Sobers told the media that he had played in Rhodesia as he felt it would be good for cricket, particularly after the cancellation of the South African tour of England, and that politics had not entered his mind. He told interviewers that he had had no problems whatsoever in Rhodesia, that sport in Rhodesia appeared to him to be integrated and that he intended to accept Smith's invitation to return there in the future to play more cricket. Reporting Bacher's suggestion of playing in South Africa, Sobers said that he probably would not do so: "I don't know if I would want to get involved in that," he said, "but it does show that South African cricketers are willing to play with and against players of any colour, race or creed."[12] Sobers said that the white South African members of the Rest of the World squad in England had functioned well as part of the multiracial team,[12] and that he hoped for a similar Rest of the World series in the Caribbean as he believed West Indian cricket fans would enjoy seeing the South African players.[2] He expressed confusion regarding the calls for him to be stripped of his captaincy. "I am a professional cricketer and a sportsman, not a politician," he said.[2][13] "I went to play cricket. I don't see why this should affect my position as captain of the West Indies team."[12]

The crisis deepened on 10 October 1970, when Guyanese Prime Minister Forbes Burnham announced that Sobers would not be allowed to enter Guyana until he apologised. This was a major issue for the West Indies Cricket Board (WICB) as the team played at least one Test match a year in Georgetown, the Guyanese capital. The Jamaica Labour Party called for Sobers to resign as captain four days later; Indira Gandhi, the Indian Prime Minister, then announced that if Sobers were not removed from the West Indies team, India would cancel its upcoming tour of the West Indies, scheduled for early 1971. The WICB considered its options. Cancelling matches in Guyana might prompt Burnham to instruct Guyanese members of the West Indian team to boycott, and sacking Sobers might cause Barbados to withdraw in protest; either way, the unity of the West Indies team was threatened. Meanwhile, no sign of an apology emanated from Sobers.[1]

Apology, resolution and legacy[edit]

Taking matters into his own hands, the Prime Minister of Trinidad and Tobago Eric Williams wrote an apology letter for Sobers to sign, addressed to WICB president Noel Pierce, and had it delivered to the West Indies captain by the Barbadian fast bowler Wes Hall.[1] The letter explained that Sobers had not known of the "deep feelings of the West Indian people" on Rhodesia, that he now better understood the political issues, and that he would not go to the southern African country again. "I therefore wish to convey to you and the members of the board my sincere regrets for any embarrassment which my action may have caused, and to assure you of my unqualified dedication whenever I may be called upon to represent my country—the West Indies—and my people," it concluded.[18][19] Sobers signed, and the apology was promptly conveyed to the WICB in late October 1970, with copies also going to the council of the West Indies Associated States and the prime ministerial offices of Barbados, Guyana, Trinidad and Tobago and Jamaica.[18] "A grateful Caribbean grabbed the apology with both hands," Manley records—"The thought that [Sobers] might be lost as a consequence of a political gaffe was intolerable. For the great majority, the incident was forgiven and promptly forgotten."[16]

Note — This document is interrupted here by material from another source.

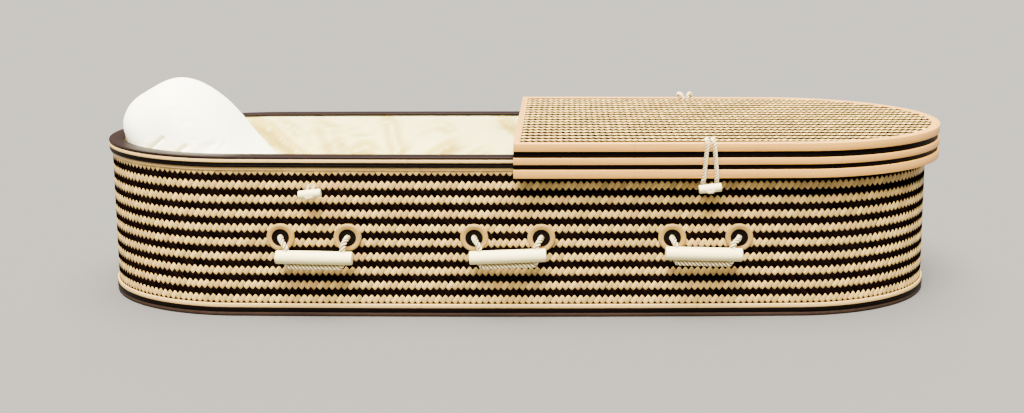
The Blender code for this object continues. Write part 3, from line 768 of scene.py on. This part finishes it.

Sobers regained his former popularity and kept the West Indies cricket captaincy until 1972; he retired from the sport two years later. He was subsequently knighted by Queen Elizabeth II in 1975 for his services to cricket,[4] and named one of the ten National Heroes of Barbados by the Barbadian government in 1998.[3] His controversial visit to Rhodesia has been described by cricket journalist Siddhartha Vaidyanathan as precursoring the West Indian "rebel tours" affair of the early 1980s, in which black cricketers from the Caribbean broke the apartheid sporting boycott and played in South Africa. The West Indian rebel players became wildly popular among South African cricket fans, but were punished at home with bans from all organised cricket (initially for life, but lifted in 1989), compounded by lasting social and professional ostracism.[20] Sobers retained his stance that politics should not interfere with sport, and was reluctant to criticise the West Indians who toured South Africa.[21] All the same, he came to regret having gone to Rhodesia because of the scandal he had provoked. "Had I known the furore my visit was to cause," he later said, "I would not have gone."[1]

Notes and references[edit]

Footnotes
  1. ^ Double-wicket cricket is a variant of the sport in which pairs of players each are pitted against each other. Each team bats for one innings (comprising a set number of overs), bowls for a certain number of overs, and fields for the rest. Getting out causes a batsman to have a set number of runs deducted from his side's score. The winning team is that with the highest final total of runs after all pairs have batted.[11]